I went to a presentation at my local library last week.
It was sponsored by the Alzheimer Society and was the first in its “Memory Makers” series. This particular event focused on 20th century Croatian immigrants from the island of Vis (you’ll notice the correlation between the island of Vis and the name of our family’s fishing vessel, pictured above) and the impact the immigrants and their descendents had on commercial fishing and the commercial fishing community.
I attended the event with my mom; unfortunately, my dad was in Ketchikan and had to miss it. I felt bad about that, since Dad also had to miss a fun event last fall, when Toni Mirosevich came and read from her book of personal essays, many of which touched on her Croatian commercial fishing family heritage. That time, Dad was in Westport with George during the start of the Dungeness crab season!
Anyway, the talk (given by a local historian who is not Croatian but grew up near the community) was informative, and I was impressed that he so accurately covered many of the names along with much of the local history. He was brave to stand in front of a group of Croatian-related people and present information about their heritage. A couple of times I caught my own mom shaking her head and whispering quietly.
“That was Mike Karuza, not Mitch Karuza!
“I don’t think that year is right.
“Nicholas Karuza is not in that photograph. That must be somebody else.”
We also talked about how useful and wonderful it is that someone is taking the time to capture such important, valuable, and local commercial fishing history in preparation for a book. We’ve lost so many old-timers in the past ten years (including my grandpa and his four brothers along with brilliant soul Martin Tomich) that if someone doesn’t record it now, our history could be lost for good, and sooner than we think.

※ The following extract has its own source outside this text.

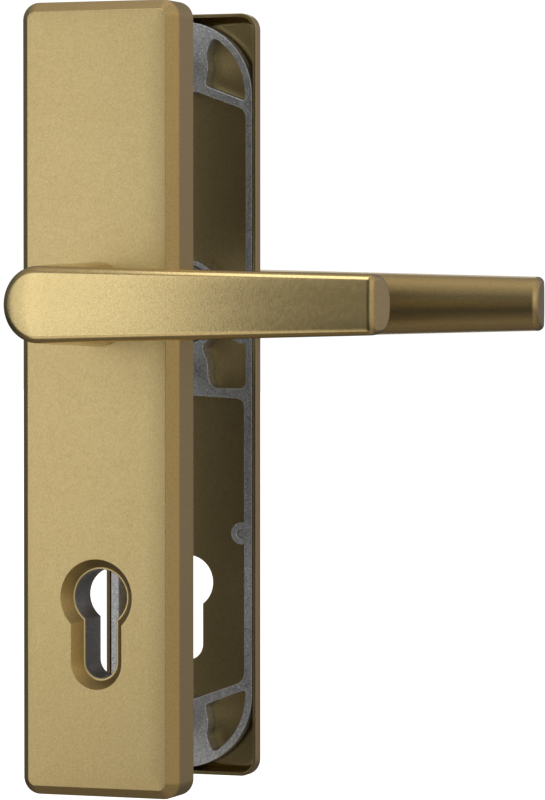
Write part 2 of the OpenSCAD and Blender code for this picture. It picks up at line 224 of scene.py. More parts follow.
def softbox(name, centre, facing, width, height, radiance, colour=(1, 1, 1)):
    """Rectangular studio light with its places and sizes in millimetres. Its energy is what gives its face the
    radiance, since a face sends out pi times its radiance for each unit of area."""
    data = bpy.data.lights.new(name, "AREA")
    data.shape = "RECTANGLE"
    data.size = width * MM
    data.size_y = height * MM
    data.energy = math.pi * radiance * data.size * data.size_y
    data.color = colour
    light = bpy.data.objects.new(name, data)
    scene.collection.objects.link(light)
    light.location = Vector(centre) * MM
    aim(light, Vector(facing) * MM)
    light.visible_camera = False
    return light


def shade_from(light, *objects):
    """Keeps a lamp's light off these objects, as a flag in front of it would."""
    group = bpy.data.collections.new(light.name + "_flagged")
    light.light_linking.receiver_collection = group
    for obj in objects:
        group.objects.link(obj)
    for entry in group.collection_objects:
        entry.light_linking.link_state = "EXCLUDE"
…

Some interesting bits of information from the talk:
- The first known Croatian immigrant from the island of Vis to our local area was likely Anton Glenovich;
- Purse seining (a method of commercial fishing used in salmon fisheries) was invented by Croatian fisherman from the Island of Vis. These men had (and have) a long and deep history of being seamen and fishermen;
- Most of the continuing innovations, methods, and gear used for purse seining were created by Croatian immigrants;
- The Croatian immigrants and their descendents had a “macho” work ethic and a culture of male pride, strength, and fortitude.